To: David Kelly who wrote (29594)3/29/2000 1:46:00 AM
From: nihil  Read Replies (2) | Respond to of 64865
 
Sorry, David, I own plenty of SUNW. Just because MSFT has many bought and paid for enemies among the Republicans doesn't mean that it isn't the ideological favorite of the the right-wing Republicans. In anti-trust law, the Democrats and most moderate Republicans (like Nixon's crowd) have always favored breaking up monopoly, preventing horizontal, vertical and conglomerate mergers, preventing vertical price fixing, and being harsh on destructive anti-competitive behavior. In contrast, the right wing Republican crowd starting with Reagan's DOJ and Bork (as the lead theorist) and the "law and economics" crowd (Richard Posner a leader) have favored a strict hand's off policy. Typically, under the anti-anti-trust crowd no one can be convicted unless they engage in actual targeted destruction of competitors, horizontal price fixing, or monopolistic merger.

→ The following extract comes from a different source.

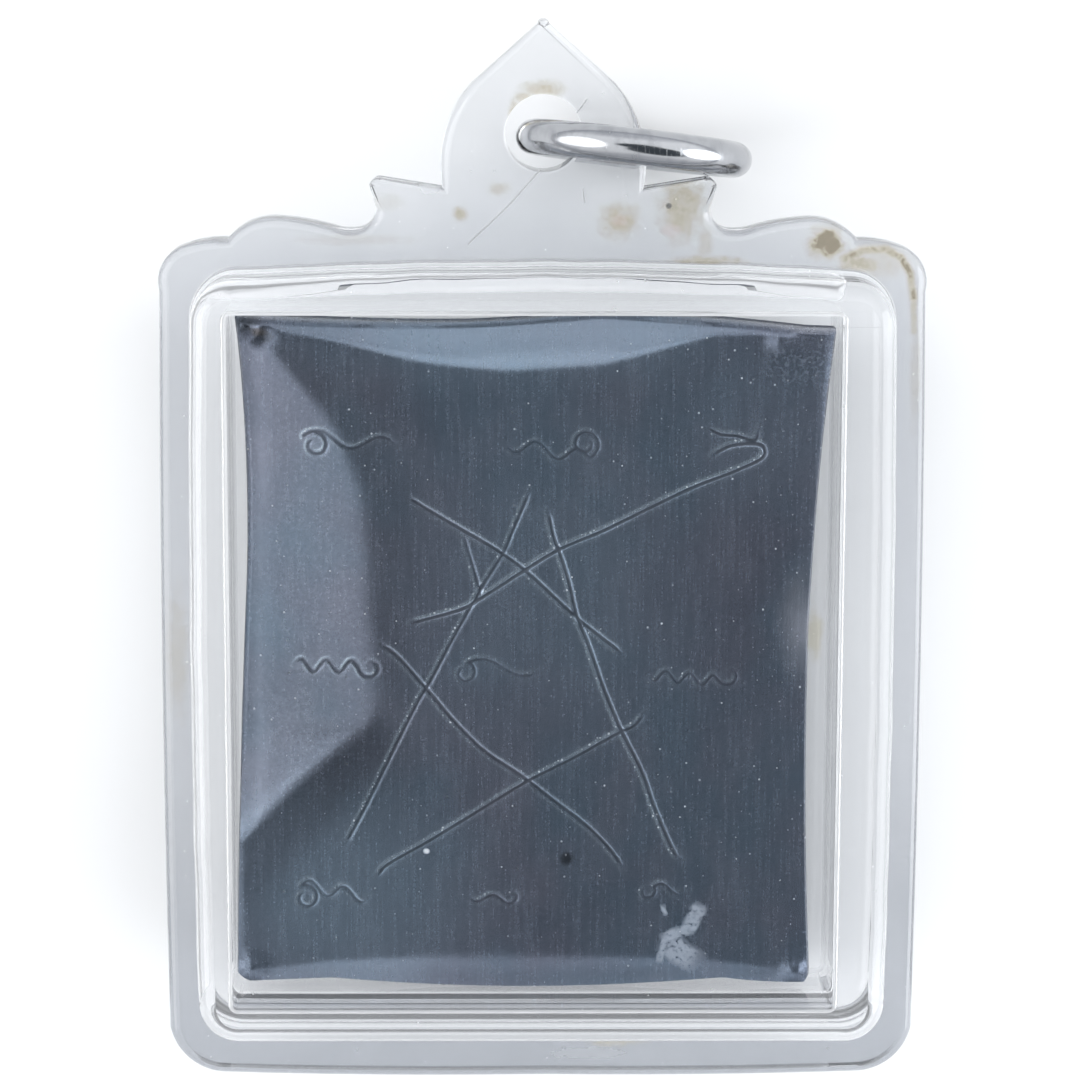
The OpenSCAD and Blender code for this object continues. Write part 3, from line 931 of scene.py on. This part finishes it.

Under this view, Microsoft is guilty of nothing, and there is not even a hand to be slapped. As long as there is one viable alternative (e.g. Linux) there is no monopoly. As long as no one was compelled to use Windows, there is no monopoly.
I am not necessarily sympathetic to this view of antitrust, but to deny that it exists is a major mistake. Until it looks like Bush is certain, I will tend to short MSFT. If it turns into a runaway for Bush, I will buy 02 OTM Leaps on Microsoft.